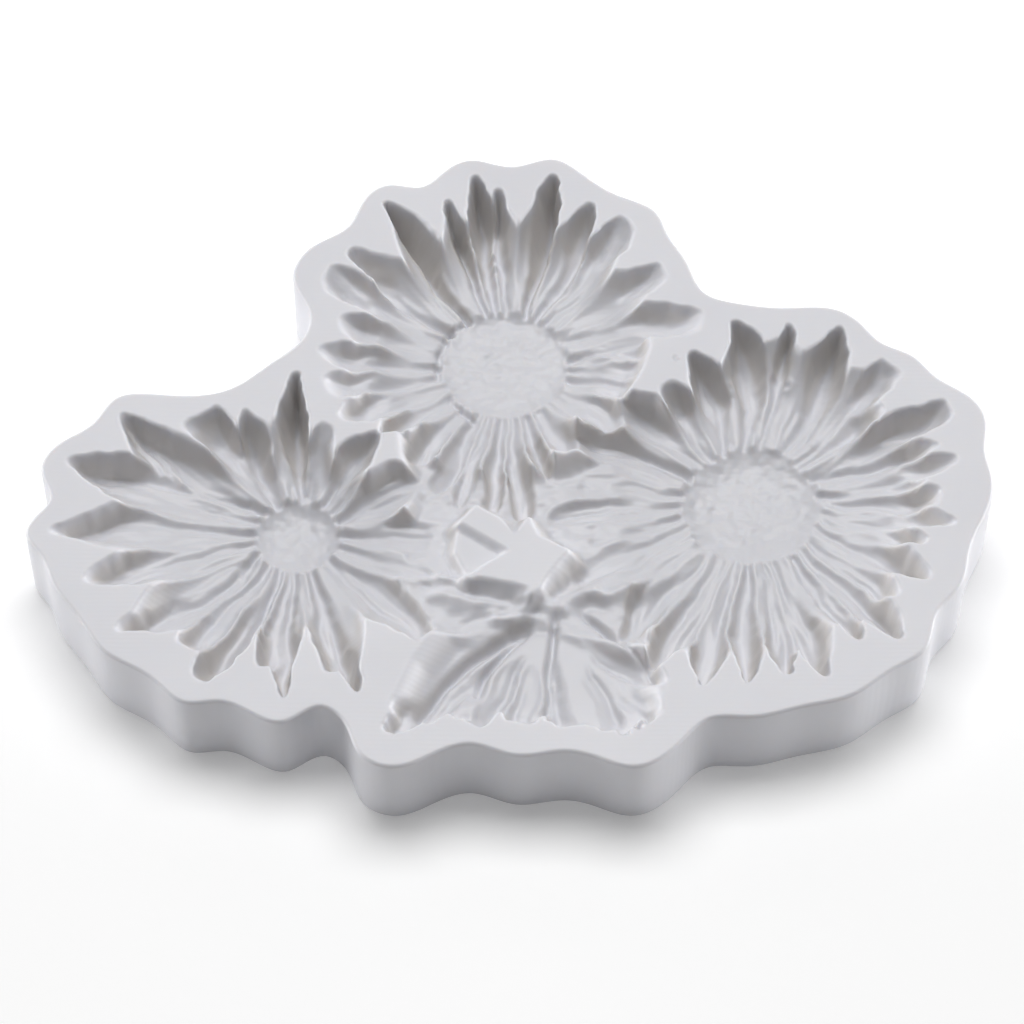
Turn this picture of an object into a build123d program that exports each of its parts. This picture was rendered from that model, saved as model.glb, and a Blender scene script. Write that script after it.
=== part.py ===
from build123d import *

# Silicone soap mould: one thick, soft casting with a scalloped edge. Three daisy heads and a
# leaf spray are sunk into its top. Millimetres, +Z up, origin at the middle of the flat underside,
# +X along the length, +Y towards the back, where the upper flower is.

import os
from math import cos, radians, sin

# Slab
THICKNESS = 12.0
RIM_RADIUS = 0.5
CLEARANCE_ABOVE = 1.0  # how far every cutter stands out of the top face

# Depth of the relief below the top face
PETAL_DEPTH = 6.0
DISC_DEPTH = 7.2
LEAF_DEPTH = 5.4
LEAF_BED_DEPTH = 4.4
GROUND_DEPTH = 4.0

# The shape of one petal groove, as shares of its length, width and depth
BASE_WIDTH_SHARE = 0.7
SHOULDER_AT = 0.62
FLOOR_END_AT = 0.86
FLOOR_END_DEPTH_SHARE = 0.72
FLOOR_WIDTH_SHARE = 0.6
POINTED_TIP_SHARE = 0.12
BLUNT_TIP_SHARE = 0.6

# The dish that lowers the ridges between petals around each disc
DISH_DEPTH = 4.6
DISH_REACH = 9.0  # how far the dish runs out past the disc at the top face

# Crests and dips of the outer edge, clockwise from the back
OUTLINE = [
    (-5.5, 46.7), (0, 45.6), (5.3, 46.9), (10, 43.8), (14.2, 40.7), (19, 37.9), (20.5, 34.2),
    (22.8, 29.8), (25.2, 24.5), (29, 23), (35.5, 22.2), (42, 21.9), (45, 19.8), (47.6, 16.6),
    (51.5, 14.5), (54.4, 11.1), (58.5, 8), (60.3, 4.3), (59.9, -0.3), (60.5, -5), (59.3, -10),
    (57.1, -15), (55.6, -20.6), (52.4, -24.8), (50.8, -29.8), (46.5, -33), (41.5, -36.6),
    (35, -38.4), (29, -39.8), (24, -40), (20.5, -43.2), (14.5, -46.8), (10.3, -45.5),
    (6.5, -44.6), (0.5, -45.2), (-5, -43.6), (-9.5, -45), (-14.5, -46.8), (-18.3, -45),
    (-20.5, -40.2), (-23.2, -38.3), (-27.7, -40.5), (-32, -39), (-35.5, -37.6), (-39.5, -37.8),
    (-44, -34.2), (-50, -30.3), (-53.2, -25.7), (-57, -20.1), (-58.6, -16.3), (-60.6, -13),
    (-59.3, -10), (-58, -8), (-59.3, -3.5), (-57.5, 0.6), (-53.3, 3.8), (-50.4, 7.9),
    (-46.5, 8.5), (-41, 8.2), (-36, 9.3), (-31, 13.3), (-26.8, 17.6), (-26.3, 21.5),
    (-28.5, 26.7), (-26.4, 32), (-21.6, 35.5), (-19.2, 40.6), (-16.4, 42.5), (-12, 42.2),
    (-9, 44.8),
]

# Each flower: the middle of its disc, the disc's radius, and its petals as
# (heading in degrees from +X, reach from the middle, width, tip), anticlockwise from +X.
SHARP, BLUNT = POINTED_TIP_SHARE, BLUNT_TIP_SHARE
BACK_FLOWER = ((-1, 16.6), 8.3, [
    (7, 26, 5.6, BLUNT), (29, 24, 5.6, BLUNT), (50, 25.6, 6, BLUNT), (64, 25.4, 4.8, SHARP),
    (76.4, 28.1, 5.6, SHARP), (92, 25.2, 3.2, SHARP), (98, 27.5, 3.8, SHARP),
    (108, 24.4, 3.6, SHARP), (125, 27.6, 6, SHARP), (143.5, 24.8, 5.8, SHARP),
    (154.5, 26, 5, BLUNT), (172, 21.6, 5, SHARP), (184, 24, 5.2, SHARP), (198, 23.8, 5, BLUNT),
    (210, 24, 5.4, SHARP), (221, 21, 5, SHARP), (235, 22, 4.6, SHARP), (246, 24, 5.6, SHARP),
    (255, 26, 3.8, SHARP), (266, 26.5, 3.4, SHARP), (276, 28, 4, SHARP), (286, 21, 3.4, SHARP),
    (297, 19, 4.6, BLUNT), (321, 19.5, 6.4, SHARP), (335, 17, 4.4, BLUNT), (355, 20, 5, BLUNT),
])
RIGHT_FLOWER = ((30.2, -5.6), 8.7, [
    (4, 25, 5, SHARP), (14.8, 24.7, 5.4, SHARP), (25, 28.4, 6, BLUNT), (40, 26, 7, BLUNT),
    (64.2, 27.3, 6.2, SHARP), (77.3, 25.4, 4.6, SHARP), (92.7, 25.4, 7, SHARP),
    (109, 21.7, 6.8, SHARP), (124, 19, 5.4, BLUNT), (141, 23, 5.8, SHARP), (160, 26.3, 7.4, SHARP),
    (174, 24, 6, BLUNT), (187, 27.4, 7, BLUNT), (198, 25, 5, BLUNT), (210, 27, 7.4, BLUNT),
    (233, 28.5, 6.8, SHARP), (243, 30.5, 6.8, SHARP), (256, 30.5, 5.6, SHARP),
    (267, 29, 5.6, SHARP), (277, 28, 6, SHARP), (286.5, 29, 6.4, SHARP), (299.5, 26, 5, SHARP),
    (308, 28.8, 6.4, SHARP), (317, 24, 5.2, SHARP), (327, 25.7, 6, SHARP),
    (338.5, 23.3, 4.4, SHARP), (347.4, 25.8, 5, SHARP), (354.8, 23.3, 5.2, BLUNT),
])
LEFT_FLOWER = ((-27, -10.1), 5.3, [
    (351, 18.8, 8, BLUNT), (21, 19.9, 6.6, SHARP), (39, 9.8, 5.4, SHARP), (51.2, 16.4, 6.4, SHARP),
    (75, 14, 5, SHARP), (90.8, 22.1, 4, SHARP), (103, 16, 4.6, BLUNT), (114.7, 17.5, 5.6, SHARP),
    (130.4, 20, 10, BLUNT), (145.3, 27.4, 8.4, SHARP), (164.2, 30.5, 8, SHARP),
    (185, 30.9, 7.4, SHARP), (200.8, 27.8, 7, SHARP), (218, 27.5, 8.4, SHARP),
    (237, 23, 6.5, BLUNT), (246, 26.4, 7.4, SHARP), (262, 22.5, 6.5, BLUNT),
    (267.4, 26.7, 4.6, SHARP), (283.8, 23.4, 6.4, BLUNT), (288.3, 27, 5, SHARP),
    (314, 24.3, 8.4, BLUNT), (333, 21, 7, BLUNT),
])
FLOWERS = [BACK_FLOWER, RIGHT_FLOWER, LEFT_FLOWER]

# The leaf spray fans out from a hub to the front rim, in a sunken bed with this outline.
# Its lobes are (heading, reach from the hub, width, tip).
LEAF_HUB = (5.5, -22.6)
LEAF_LOBES = [
    (196, 17.5, 4.4, SHARP), (212, 21, 6.5, BLUNT), (224.5, 28.4, 7.5, SHARP), (238, 20, 6.5, BLUNT),
    (255, 18, 6.5, BLUNT), (275, 18, 6.5, BLUNT), (291, 20, 6.5, BLUNT), (304, 22, 6.5, BLUNT),
    (316, 20, 5.5, SHARP), (331, 15, 5, SHARP),
]
LEAF_BED = [
    (5.5, -22.4), (-3, -23.4), (-9, -25.6), (-12.6, -31), (-15, -37), (-15.5, -41.7),
    (-12.5, -41.2), (-8, -39.8), (-3, -39.4), (4, -39.6), (9, -40.4), (14, -41.6), (17, -40),
    (19, -36), (18, -31), (13, -26.5),
]

# The low ground between the flowers and the spray, and the flat island left standing in it
GROUND = [
    (-15, 4), (-4, 0), (5, 0), (16, 5), (18, -6), (17, -16), (18, -30), (8, -29), (-8, -28.5),
    (-18, -25), (-16, -16), (-14, -6),
]
ISLAND = [
    (-4.5, -8.8), (-1.6, -10.6), (0.3, -13), (2.1, -10.6), (3.2, -13.2), (5, -14.3), (7.1, -15.5),
    (3.4, -20.6), (2.5, -20.9), (-5.2, -19.3), (-3.2, -17.6), (-0.3, -15.6), (-6.6, -11.3),
]


def slab():
    """The silicone block with its scalloped wall and softly rounded top edge."""
    edge = Spline(*OUTLINE, periodic=True)
    block = extrude(make_face(edge), THICKNESS)
    return fillet(block.faces().sort_by(Axis.Z)[-1].edges(), RIM_RADIUS)


def groove(base, tip, width, depth, tip_share):
    """A boat-shaped cutter from base to tip: deepest at its base, rising to the top face."""
    base, tip = Vector(*base), Vector(*tip)
    along = tip - base
    across = Vector(-along.Y, along.X).normalized() * (width / 2)

    def station(share_along, share_across, below_top):
        middle = base + along * share_along
        level = Vector(0, 0, THICKNESS - below_top)
        return [middle + across * side * share_across + level for side in (-1, 1)]

    top_outline = [(0, BASE_WIDTH_SHARE), (SHOULDER_AT, 1), (1, tip_share)]
    corners = []
    for share_along, share_across in top_outline:
        corners += station(share_along, share_across, 0)
        corners += station(share_along, share_across, -CLEARANCE_ABOVE)
    corners += station(0, BASE_WIDTH_SHARE * FLOOR_WIDTH_SHARE, depth)
    corners += station(FLOOR_END_AT, tip_share * FLOOR_WIDTH_SHARE, depth * FLOOR_END_DEPTH_SHARE)
    return ConvexPolyhedron(corners)


def disc_and_dish(middle, radius):
    """Two cutters: the round seed disc, and the flared dish that opens above it."""
    disc = Cylinder(radius, DISC_DEPTH + CLEARANCE_ABOVE, align=(Align.CENTER, Align.CENTER, Align.MIN))
    disc = Pos(*middle, THICKNESS - DISC_DEPTH) * disc
    flare_height = DISH_DEPTH + CLEARANCE_ABOVE
    flare_reach = DISH_REACH * flare_height / DISH_DEPTH
    dish = Cone(radius, radius + flare_reach, flare_height, align=(Align.CENTER, Align.CENTER, Align.MIN))
    return [disc, Pos(*middle, THICKNESS - DISH_DEPTH) * dish]


def spokes(middle, radius, petals, depth):
    """A groove for each petal or lobe, from the hub's edge out to its tip."""
    grooves = []
    for heading, reach, width, tip_share in petals:
        direction = Vector(cos(radians(heading)), sin(radians(heading)))
        base = Vector(*middle) + direction * radius
        tip = Vector(*middle) + direction * reach
        grooves.append(groove((base.X, base.Y), (tip.X, tip.Y), width, depth, tip_share))
    return grooves


def sunken_patch(outline, depth):
    """A flat-floored patch below the top face."""
    floor = Pos(0, 0, THICKNESS - depth) * make_face(Polyline(*outline, close=True))
    return extrude(floor, depth + CLEARANCE_ABOVE)


def island():
    """The flat piece at rim height between the flowers."""
    footing = Pos(0, 0, THICKNESS - DISC_DEPTH) * make_face(Polyline(*ISLAND, close=True))
    return extrude(footing, DISC_DEPTH)


def mould_body():
    """The whole mould: the slab with the flowers and the leaf spray cut into its top."""
    cutters = [sunken_patch(GROUND, GROUND_DEPTH), sunken_patch(LEAF_BED, LEAF_BED_DEPTH)]
    cutters += spokes(LEAF_HUB, 0, LEAF_LOBES, LEAF_DEPTH)
    for middle, radius, petals in FLOWERS:
        cutters += disc_and_dish(middle, radius)
        cutters += spokes(middle, radius * 0.8, petals, PETAL_DEPTH)
    return slab() - cutters + island()


os.makedirs("parts", exist_ok=True)
export_step(mould_body(), "parts/mould_body.step")
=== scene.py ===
"""Looks of the silicone soap mould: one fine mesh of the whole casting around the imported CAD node.

The relief is a depth field over a plan grid, in mm below the rim, made of the same flowers and leaf
spray as the CAD part. The code works in mm with +Y to the back; the mesh is scaled to metres last.
"""

from dataclasses import dataclass
from itertools import count
from math import cos, pi, radians, sin

import bpy
import numpy as np
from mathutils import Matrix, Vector
from mathutils.geometry import delaunay_2d_cdt


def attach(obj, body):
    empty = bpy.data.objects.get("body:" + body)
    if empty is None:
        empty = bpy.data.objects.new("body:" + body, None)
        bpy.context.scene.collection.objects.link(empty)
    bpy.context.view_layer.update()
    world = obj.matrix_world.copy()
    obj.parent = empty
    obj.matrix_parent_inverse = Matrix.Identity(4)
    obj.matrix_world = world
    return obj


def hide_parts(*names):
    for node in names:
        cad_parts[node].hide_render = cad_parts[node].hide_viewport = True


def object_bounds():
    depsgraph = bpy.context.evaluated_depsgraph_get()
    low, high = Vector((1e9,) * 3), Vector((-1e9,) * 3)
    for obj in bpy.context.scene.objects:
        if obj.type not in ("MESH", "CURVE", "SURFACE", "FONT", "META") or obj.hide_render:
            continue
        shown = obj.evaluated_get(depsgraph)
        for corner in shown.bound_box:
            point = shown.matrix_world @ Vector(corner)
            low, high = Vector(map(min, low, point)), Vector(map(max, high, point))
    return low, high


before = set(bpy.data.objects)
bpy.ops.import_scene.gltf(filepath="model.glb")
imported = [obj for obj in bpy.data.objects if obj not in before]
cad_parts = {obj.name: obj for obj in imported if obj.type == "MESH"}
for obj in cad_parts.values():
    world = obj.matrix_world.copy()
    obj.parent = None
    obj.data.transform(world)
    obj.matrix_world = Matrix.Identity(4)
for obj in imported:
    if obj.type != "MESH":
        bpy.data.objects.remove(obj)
cad_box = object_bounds()

# ---------------------------------------------------------------- measures in mm

MM = 0.001
THICKNESS = round(cad_box[1][2] / MM, 3)
RIM_RADIUS = 0.5
FOOT_RADIUS = 0.3
RIM_MARGIN = 0.3  # flat strip that is kept between the relief and the rounded edge
WALL_HEIGHTS = (8, 4)  # of the rings between the rounded edge and the foot
EDGE_STEP = 0.6  # between two points of a ring
EDGE_TURN = 15  # degrees between two rings of the rounded edge
FOOT_TURN = 30  # degrees between two rings of the foot
SPLINE_STEP = 0.1

CELL = 0.26  # of the relief's plan grid
HALF_X, HALF_Y = 61.6, 48.4  # half the size of that grid, which reaches a little past the casting
X, Y = np.meshgrid(np.arange(-HALF_X, HALF_X + CELL / 2, CELL), np.arange(-HALF_Y, HALF_Y + CELL / 2, CELL))

# ---------------------------------------------------------------- noise

LATTICE = 64  # units of u and v after which the noise repeats
RIDGE_LEVEL = 0.33  # about the mean of folded noise, so that ridges leave the mean depth as it is
SWAY, SWAY_LENGTH = 0.4, 3.5  # mm by which lines and edges wander slowly, and over which they turn
WAVER = 0.14  # mm by which edges wander on top of that


def smoothstep(low, high, value):
    """0 below low, 1 above high, smooth between."""
    share = np.clip((value - low) / (high - low), 0, 1)
    return share * share * (3 - 2 * share)


def smooth_max(a, b, blend):
    """The larger of two depths, with the crease where they meet rounded over blend mm."""
    share = np.clip(0.5 + 0.5 * (a - b) / blend, 0, 1)
    return b * (1 - share) + a * share + blend * share * (1 - share)


def noise(u, v, seed):
    """Smooth noise from -1 to 1 with features about one unit of u and v across."""
    lattice = np.random.default_rng(seed).uniform(-1, 1, (LATTICE, LATTICE))
    cell_u, cell_v = np.floor(u).astype(int), np.floor(v).astype(int)
    share_u, share_v = smoothstep(0, 1, u - cell_u), smoothstep(0, 1, v - cell_v)
    corners = [[lattice[(cell_u + a) % LATTICE, (cell_v + b) % LATTICE] for b in (0, 1)] for a in (0, 1)]
    low = corners[0][0] * (1 - share_v) + corners[0][1] * share_v
    high = corners[1][0] * (1 - share_v) + corners[1][1] * share_v
    return low * (1 - share_u) + high * share_u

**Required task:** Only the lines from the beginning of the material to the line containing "BLUNT_TIP_SHARE = 0.6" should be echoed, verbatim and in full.

**The answer:**
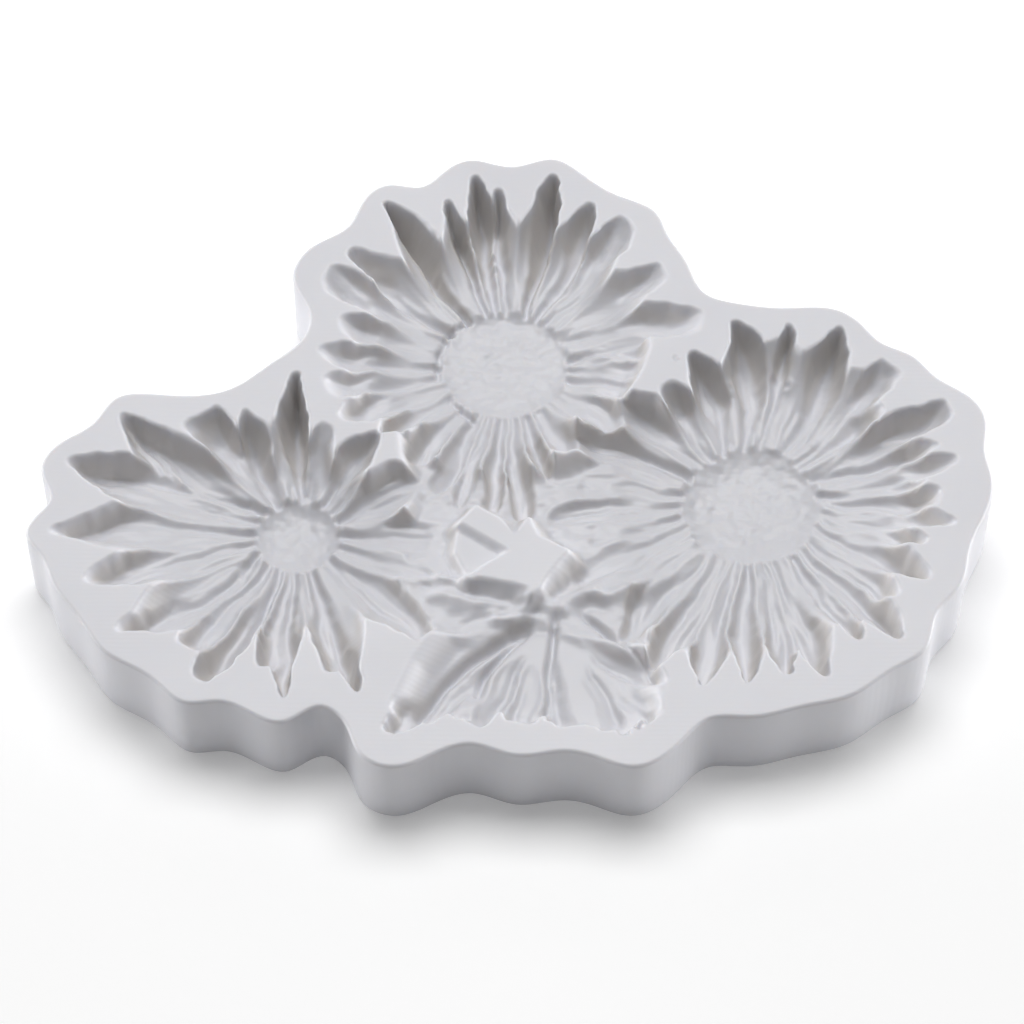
Turn this picture of an object into a build123d program that exports each of its parts. This picture was rendered from that model, saved as model.glb, and a Blender scene script. Write that script after it.
=== part.py ===
from build123d import *

# Silicone soap mould: one thick, soft casting with a scalloped edge. Three daisy heads and a
# leaf spray are sunk into its top. Millimetres, +Z up, origin at the middle of the flat underside,
# +X along the length, +Y towards the back, where the upper flower is.

import os
from math import cos, radians, sin

# Slab
THICKNESS = 12.0
RIM_RADIUS = 0.5
CLEARANCE_ABOVE = 1.0  # how far every cutter stands out of the top face

# Depth of the relief below the top face
PETAL_DEPTH = 6.0
DISC_DEPTH = 7.2
LEAF_DEPTH = 5.4
LEAF_BED_DEPTH = 4.4
GROUND_DEPTH = 4.0

# The shape of one petal groove, as shares of its length, width and depth
BASE_WIDTH_SHARE = 0.7
SHOULDER_AT = 0.62
FLOOR_END_AT = 0.86
FLOOR_END_DEPTH_SHARE = 0.72
FLOOR_WIDTH_SHARE = 0.6
POINTED_TIP_SHARE = 0.12
BLUNT_TIP_SHARE = 0.6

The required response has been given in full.